* EXCERPTED DATA *

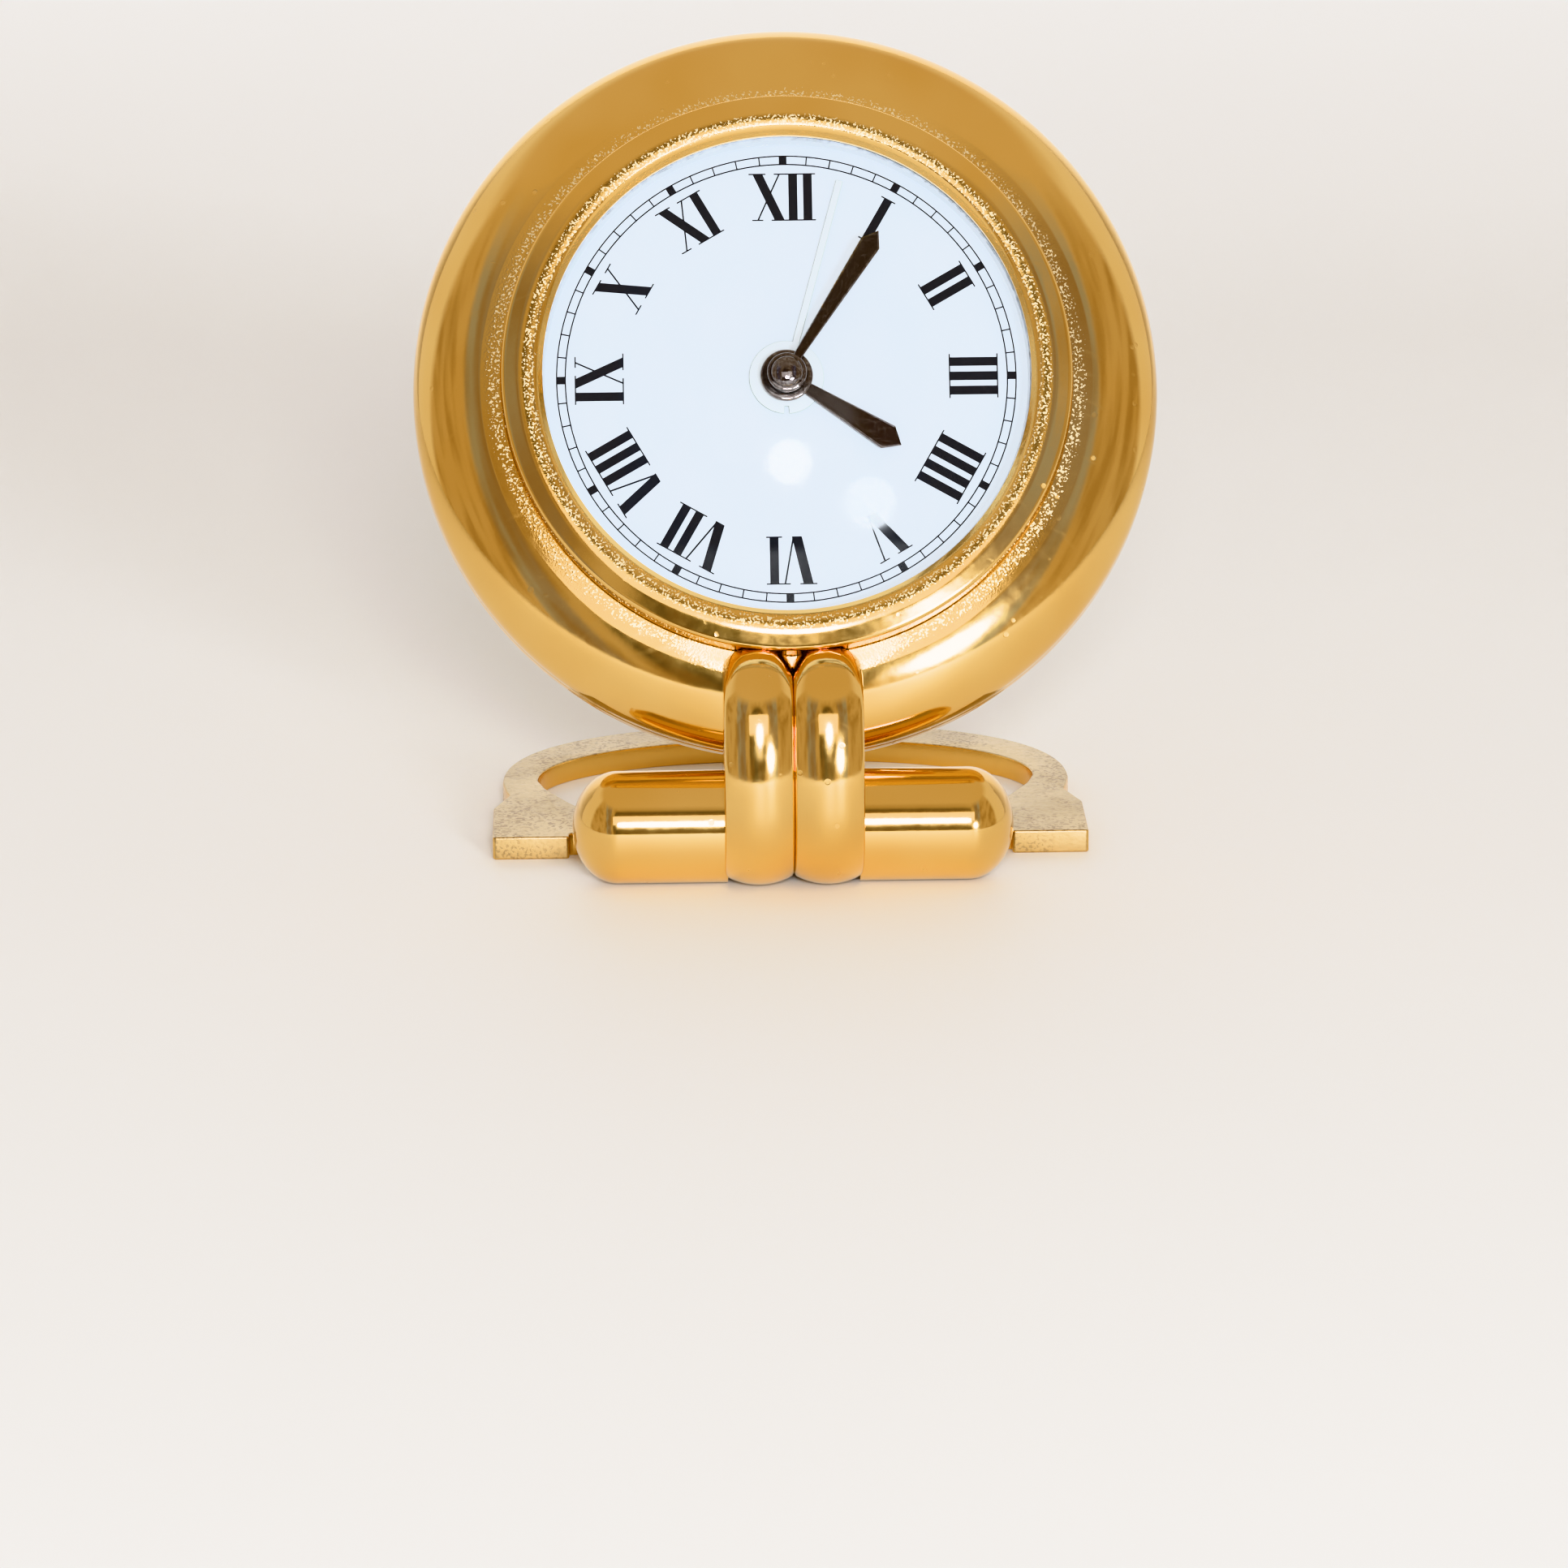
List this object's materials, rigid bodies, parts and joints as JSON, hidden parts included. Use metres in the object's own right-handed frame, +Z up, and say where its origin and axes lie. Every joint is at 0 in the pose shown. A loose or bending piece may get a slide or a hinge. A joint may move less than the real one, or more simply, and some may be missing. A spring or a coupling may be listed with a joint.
{
  "type": "travel alarm clock",
  "caption": "Round gold-plated travel alarm clock on a barred strap, with a stirrup-shaped stand that folds flat against its back.",
  "frame": {"origin": "middle of the footprint, on the table, with the stand open", "axes": "+X to the right of the dial, +Y from the dial to the back, +Z up"},
  "size_m": [0.07, 0.058, 0.0743],
  "materials": {
    "polished_gold": "polished gold plate on brass, fine pits and hairline scratches",
    "satin_gold": "gold plate with a fine satin, sparkling grain",
    "steel": "bright",
    "crystal": "polished, clear",
    "black_plastic": "matt",
    "black_rubber": "matt",
    "white_enamel": "smooth white enamel",
    "black_ink": "printed ink",
    "white_plastic": "moulded",
    "green_board": "lacquered board",
    "copper_wire": "enamelled copper wire",
    "brass": "bright",
    "black_nickel": "polished black nickel",
    "cream_paint": "cream paint"
  },
  "bodies": {
    "clock": {"strap": "polished_gold", "bar_left": "polished_gold", "bar_right": "polished_gold", "bar_axle": "steel", "case_front": "polished_gold", "case_back": "polished_gold", "bezel_ring": "polished_gold", "crystal": "crystal", "crystal_gasket": "black_rubber", "dial_flange": "white_enamel", "dial": "white_enamel", "dial_numerals": "black_ink", "minute_track": "black_ink", "movement_ring": "black_plastic", "main_plate": "black_plastic", "wheel_post": "steel", "train_bridge": "white_plastic", "bridge_screws": "steel", "circuit_board": "green_board", "quartz_can": "steel", "driver_chip": "black_plastic", "stator": "steel", "coil_core": "steel", "drive_coil": "copper_wire", "alarm_contact": "brass", "sounder": "brass", "battery_cup": "black_plastic", "battery": "steel", "contact_plus": "brass", "contact_minus": "brass", "back_cover": "polished_gold", "cover_gasket": "black_rubber", "cover_screws": "steel"},
    "stand": {"stirrup_stand": "satin_gold", "hinge_pin": "steel", "friction_washers": "steel"},
    "minute": {"centre_arbor": "steel", "minute_hand": "black_nickel", "minute_cap": "black_nickel"},
    "minute_wheel": {"minute_wheel": "brass"},
    "hour": {"hour_wheel": "brass", "hour_hand": "black_nickel"},
    "intermediate_wheel": {"intermediate_wheel": "brass"},
    "rotor": {"rotor": "steel"},
    "time_setter": {"time_shaft": "steel", "time_knob": "polished_gold"},
    "alarm": {"alarm_wheel": "brass", "alarm_hand": "cream_paint"},
    "alarm_setter": {"alarm_shaft": "steel", "alarm_knob": "polished_gold"},
    "alarm_switch": {"alarm_switch": "steel"},
    "battery_hatch": {"battery_hatch": "polished_gold"}
  },
  "joints": [
    {"name": "stand_fold", "type": "hinge", "parent": "clock", "child": "stand", "pos_m": [0, -0.0086, 0.0022], "axis": [1, 0, 0], "range_deg": [0, 63.5]},
    {"name": "minute_turn", "type": "hinge", "parent": "clock", "child": "minute", "pos_m": [0, -0.00128, 0.04244], "axis": [0, -0.8949, 0.4462], "continuous": true},
    {"name": "hour_turn", "type": "hinge", "parent": "clock", "child": "hour", "pos_m": [0, -0.00128, 0.04244], "axis": [0, -0.8949, 0.4462], "continuous": true},
    {"name": "minute_wheel_turn", "type": "hinge", "parent": "clock", "child": "minute_wheel", "pos_m": [-0.00716, -0.00164, 0.04173], "axis": [0, -0.8949, 0.4462], "continuous": true},
    {"name": "intermediate_turn", "type": "hinge", "parent": "clock", "child": "intermediate_wheel", "pos_m": [0.0036, -0.00407, 0.03686], "axis": [0, -0.8949, 0.4462], "continuous": true},
    {"name": "rotor_turn", "type": "hinge", "parent": "clock", "child": "rotor", "pos_m": [0.00999, -0.00303, 0.03894], "axis": [0, -0.8949, 0.4462], "continuous": true},
    {"name": "time_knob_turn", "type": "hinge", "parent": "clock", "child": "time_setter", "pos_m": [-0.00636, 0.00156, 0.04814], "axis": [0, -0.8949, 0.4462], "continuous": true},
    {"name": "alarm_turn", "type": "hinge", "parent": "clock", "child": "alarm", "pos_m": [0, -0.00128, 0.04244], "axis": [0, -0.8949, 0.4462], "continuous": true},
    {"name": "alarm_knob_turn", "type": "hinge", "parent": "clock", "child": "alarm_setter", "pos_m": [0.00636, 0.00156, 0.04814], "axis": [0, -0.8949, 0.4462], "continuous": true},
    {"name": "alarm_switch_slide", "type": "slide", "parent": "clock", "child": "alarm_switch", "axis": [0, 0.4462, 0.8949], "range_m": [0, 0.0025]},
    {"name": "hatch_turn", "type": "hinge", "parent": "clock", "child": "battery_hatch", "pos_m": [0, -0.00731, 0.03036], "axis": [0, -0.8949, 0.4462], "range_deg": [0, 60]}
  ],
  "couplings": [
    {"joint": "minute_wheel_turn", "follows": "minute_turn", "ratio": -0.33333},
    {"joint": "hour_turn", "follows": "minute_turn", "ratio": 0.083333},
    {"joint": "time_knob_turn", "follows": "minute_turn", "ratio": 1},
    {"joint": "intermediate_turn", "follows": "minute_turn", "ratio": -8},
    {"joint": "rotor_turn", "follows": "minute_turn", "ratio": 60},
    {"joint": "alarm_knob_turn", "follows": "alarm_turn", "ratio": -2}
  ]
}
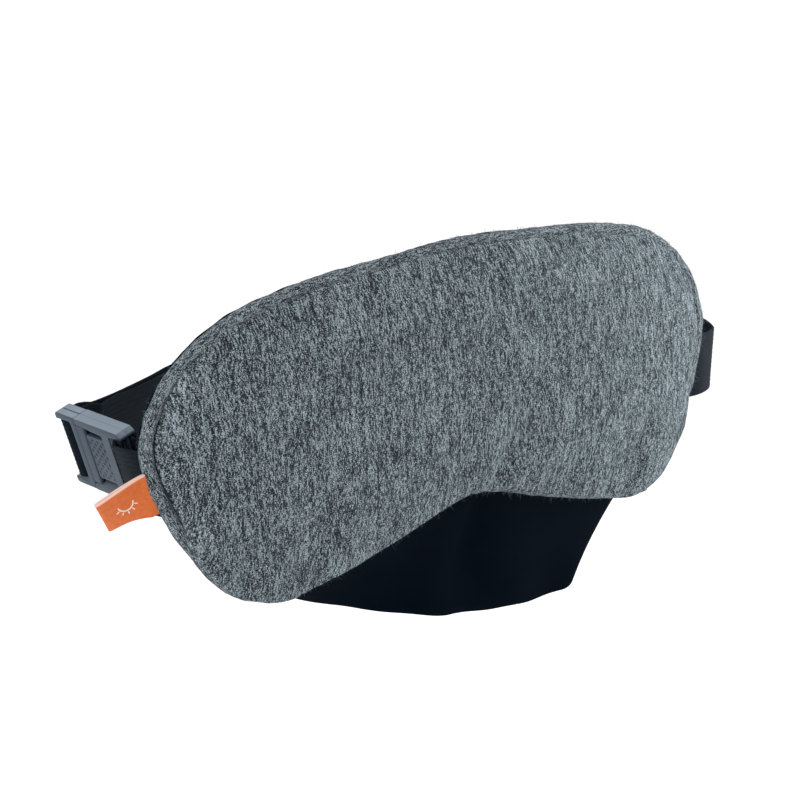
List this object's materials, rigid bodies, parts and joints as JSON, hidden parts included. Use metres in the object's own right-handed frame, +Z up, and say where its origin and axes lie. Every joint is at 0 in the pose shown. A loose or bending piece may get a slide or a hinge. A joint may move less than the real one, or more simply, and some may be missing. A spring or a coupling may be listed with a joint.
{
  "type": "eye massager mask",
  "caption": "Padded eye massager mask with vibration motors and a heater film inside, a nose flap, a folded side label, and an elastic head strap with a press-release buckle.",
  "frame": {"origin": "middle of the mask's skin-side face", "axes": "+X to the mask's right-hand end seen from the front, +Y towards the wearer's head, +Z up"},
  "size_m": [0.2535, 0.1183, 0.1214],
  "materials": {
    "knit": "heathered jersey knit, blue-grey",
    "satin": "smooth black woven lining",
    "foam": "open-cell foam and fibre wadding",
    "film": "thin heater film",
    "copper": "heavy metal eccentric weight",
    "steel": "drawn steel",
    "silicone": "moulded silicone rubber",
    "board": "glass-fibre circuit board",
    "lead": "insulated stranded wire",
    "inlet": "moulded black plastic",
    "webbing": "ribbed elastic webbing, near black",
    "plastic": "satin grey-blue moulded plastic",
    "label": "woven orange satin ribbon"
  },
  "bodies": {
    "mask": {"front_cover": "knit", "edge_piping": "knit", "back_cover": "satin", "front_wadding": "foam", "middle_foam": "foam", "comfort_foam": "foam", "heater_film": "film", "motor_can_brow_left": "steel", "motor_shaft_brow_left": "steel", "motor_plate_brow_left": "board", "motor_boot_brow_left": "silicone", "lead_brow_left": "lead", "motor_can_temple_left": "steel", "motor_shaft_temple_left": "steel", "motor_plate_temple_left": "board", "motor_boot_temple_left": "silicone", "lead_temple_left": "lead", "motor_can_brow_right": "steel", "motor_shaft_brow_right": "steel", "motor_plate_brow_right": "board", "motor_boot_brow_right": "silicone", "lead_brow_right": "lead", "motor_can_temple_right": "steel", "motor_shaft_temple_right": "steel", "motor_plate_temple_right": "board", "motor_boot_temple_right": "silicone", "lead_temple_right": "lead", "supply_lead": "lead", "junction_board": "board", "driver_chip": "inlet", "inlet_contact_tongue": "inlet", "inlet_grommet": "silicone", "inlet_shell": "steel"},
    "rotor_brow_left": {"rotor_weight_brow_left": "copper"},
    "rotor_temple_left": {"rotor_weight_temple_left": "copper"},
    "rotor_brow_right": {"rotor_weight_brow_right": "copper"},
    "rotor_temple_right": {"rotor_weight_temple_right": "copper"},
    "strap": {"short_webbing": "webbing", "rear_webbing": "webbing", "return_webbing": "webbing", "buckle_socket": "plastic"},
    "plug": {"buckle_plug": "plastic", "plug_webbing": "webbing"},
    "tongue": {"buckle_tongue": "plastic"},
    "slider": {"strap_slider": "plastic", "strap_end_loop": "webbing"},
    "flap": {"nose_flap": "satin"},
    "label": {"label_tab": "label"}
  },
  "joints": [
    {"name": "strap_swing", "type": "hinge", "parent": "mask", "child": "strap", "pos_m": [0, 0.0063, -0.008], "axis": [1, 0, 0], "range_deg": [-10, 10], "stiffness_Nm_per_rad": 1},
    {"name": "buckle_release", "type": "slide", "parent": "strap", "child": "plug", "axis": [-0.086, 0.9939, 0.069], "range_m": [0, 0.018]},
    {"name": "tongue_press", "type": "hinge", "parent": "plug", "child": "tongue", "pos_m": [-0.09273, 0.05057, -0.00542], "axis": [-0.2981, -0.0917, 0.9501], "range_deg": [0, 5], "stiffness_Nm_per_rad": 0.06},
    {"name": "slider_adjust", "type": "slide", "parent": "strap", "child": "slider", "axis": [1, 0, 0], "range_m": [0, 0.028]},
    {"name": "flap_fold", "type": "hinge", "parent": "mask", "child": "flap", "pos_m": [0, -0.005, -0.0262], "axis": [1, 0, 0], "range_deg": [0, 35]},
    {"name": "label_flex", "type": "hinge", "parent": "mask", "child": "label", "pos_m": [-0.1065, 0.0019, -0.0049], "axis": [-0.3298, -0.03, 0.9436], "range_deg": [-20, 35], "stiffness_Nm_per_rad": 0.002},
    {"name": "spin_brow_left", "type": "hinge", "parent": "mask", "child": "rotor_brow_left", "pos_m": [-0.04, -0.00707, 0.024], "axis": [0.0714, 0.9975, 0], "continuous": true},
    {"name": "spin_temple_left", "type": "hinge", "parent": "mask", "child": "rotor_temple_left", "pos_m": [-0.07583, -0.00335, 0.004], "axis": [0.1353, 0.9908, 0], "continuous": true},
    {"name": "spin_brow_right", "type": "hinge", "parent": "mask", "child": "rotor_brow_right", "pos_m": [0.04, -0.00707, 0.024], "axis": [-0.0714, 0.9975, 0], "continuous": true},
    {"name": "spin_temple_right", "type": "hinge", "parent": "mask", "child": "rotor_temple_right", "pos_m": [0.07583, -0.00335, 0.004], "axis": [-0.1353, 0.9908, 0], "continuous": true}
  ]
}
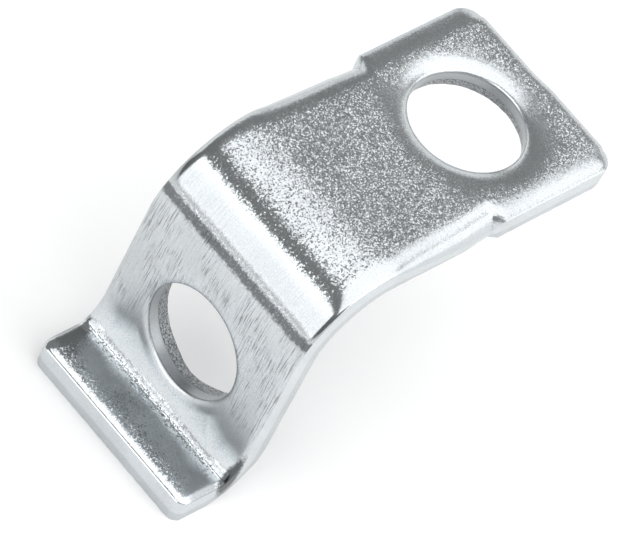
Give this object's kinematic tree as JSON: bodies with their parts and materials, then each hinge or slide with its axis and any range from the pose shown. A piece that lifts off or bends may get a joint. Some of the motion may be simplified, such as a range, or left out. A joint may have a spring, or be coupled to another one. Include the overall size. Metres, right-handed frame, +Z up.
{
  "type": "cranked fixing strap",
  "caption": "Z-shaped cranked strap of thick zinc-plated steel strip, with a large bolt hole in its long plate, another in its upright web, and a short foot.",
  "frame": {"origin": "centre of the plate's bolt hole, on the underside of the plate, where the plate seats", "axes": "+Z up through the plate hole, +X along the plate towards its free end, web and foot below at -X, +Y across the strip"},
  "size_m": [0.0515, 0.025, 0.0342],
  "materials": {
    "zinc_plated_steel": "bright zinc plate over tumbled, punched steel strip"
  },
  "bodies": {
    "root": {"strap": "zinc_plated_steel"}
  },
  "joints": []
}
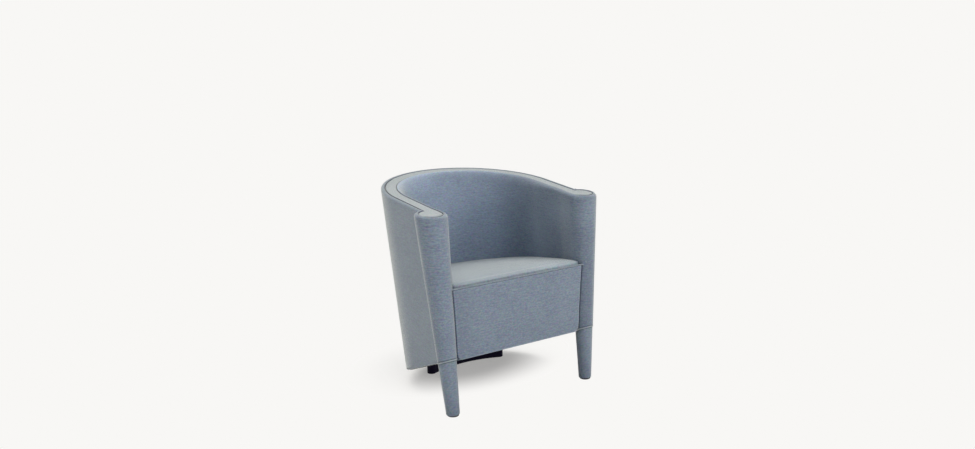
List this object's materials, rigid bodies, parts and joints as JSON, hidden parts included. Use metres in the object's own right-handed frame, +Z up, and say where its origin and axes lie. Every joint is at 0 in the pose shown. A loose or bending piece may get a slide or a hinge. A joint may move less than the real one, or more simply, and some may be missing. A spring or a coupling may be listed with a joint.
{
  "type": "armchair",
  "caption": "Upholstered tub armchair: a padded curved shell between raking tapered front columns that run down into the feet, a crowned sprung seat and a low curved plinth at the back.",
  "frame": {"origin": "on the floor, under the middle of the chair's bounding box", "axes": "+Z up, +Y from the open front to the back, X across the chair between the two columns"},
  "size_m": [0.7026, 0.6284, 0.7014],
  "materials": {
    "cover_cloth": "matte",
    "wadding": "matte",
    "foam": "matte",
    "plywood": "satin",
    "beech": "satin",
    "webbing": "matte",
    "dust_cloth": "matte",
    "plinth_lacquer": "satin",
    "glide_plastic": "matte",
    "felt": "matte",
    "screw_steel": "satin"
  },
  "bodies": {
    "root": {"outside_cover": "cover_cloth", "outer_wadding": "wadding", "plywood_shell": "plywood", "rim_rail": "beech", "inner_foam": "foam", "inside_cover": "cover_cloth", "rim_facing": "cover_cloth", "outer_rim_roll": "cover_cloth", "inner_rim_roll": "cover_cloth", "left_head_roll": "cover_cloth", "right_head_roll": "cover_cloth", "rail_dowels": "beech", "front_rail": "beech", "seat_rail": "beech", "lower_rail": "beech", "corner_blocks": "beech", "left_glide": "glide_plastic", "left_post": "beech", "left_leg_sleeve": "cover_cloth", "left_ring_welt": "cover_cloth", "left_column_pad": "foam", "left_column_cover": "cover_cloth", "left_column_welt": "cover_cloth", "right_glide": "glide_plastic", "right_post": "beech", "right_leg_sleeve": "cover_cloth", "right_ring_welt": "cover_cloth", "right_column_pad": "foam", "right_column_cover": "cover_cloth", "right_column_welt": "cover_cloth", "webbing_lengthways": "webbing", "webbing_across": "webbing", "seat_foam": "foam", "seat_cover": "cover_cloth", "front_panel": "cover_cloth", "front_panel_pad": "foam", "seat_piping": "cover_cloth", "plinth_screws": "screw_steel", "plinth_glides": "felt", "plinth": "plinth_lacquer", "base_board": "plywood", "dust_cover": "dust_cloth"}
  },
  "joints": []
}
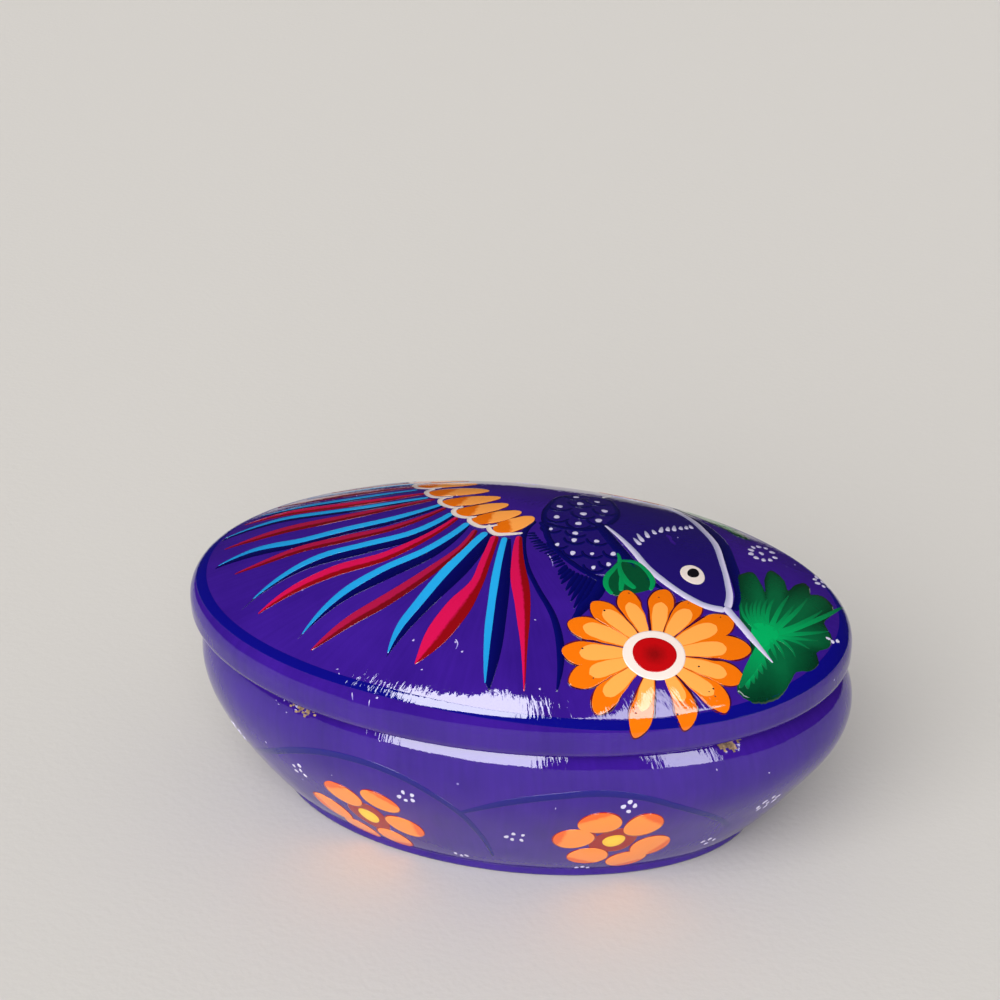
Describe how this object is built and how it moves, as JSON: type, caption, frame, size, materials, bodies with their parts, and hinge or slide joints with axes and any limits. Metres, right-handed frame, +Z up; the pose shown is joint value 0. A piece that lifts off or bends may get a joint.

* TASK TO CARRY OUT *
List the lines of the material in which the word "their" occurs.

* TASK RESPONSE *
Give this object's kinematic tree as JSON: bodies with their parts and materials, then each hinge or slide with its axis and any range from the pose shown. A piece that lifts off or bends may get a joint. Some of the motion may be simplified, such as a range, or left out. A joint may have a spring, or be coupled to another one. Include the overall size. Metres, right-handed frame, +Z up.
Describe how this object is built and how it moves, as JSON: type, caption, frame, size, materials, bodies with their parts, and hinge or slide joints with axes and any limits. Metres, right-handed frame, +Z up; the pose shown is joint value 0. A piece that lifts off or bends may get a joint.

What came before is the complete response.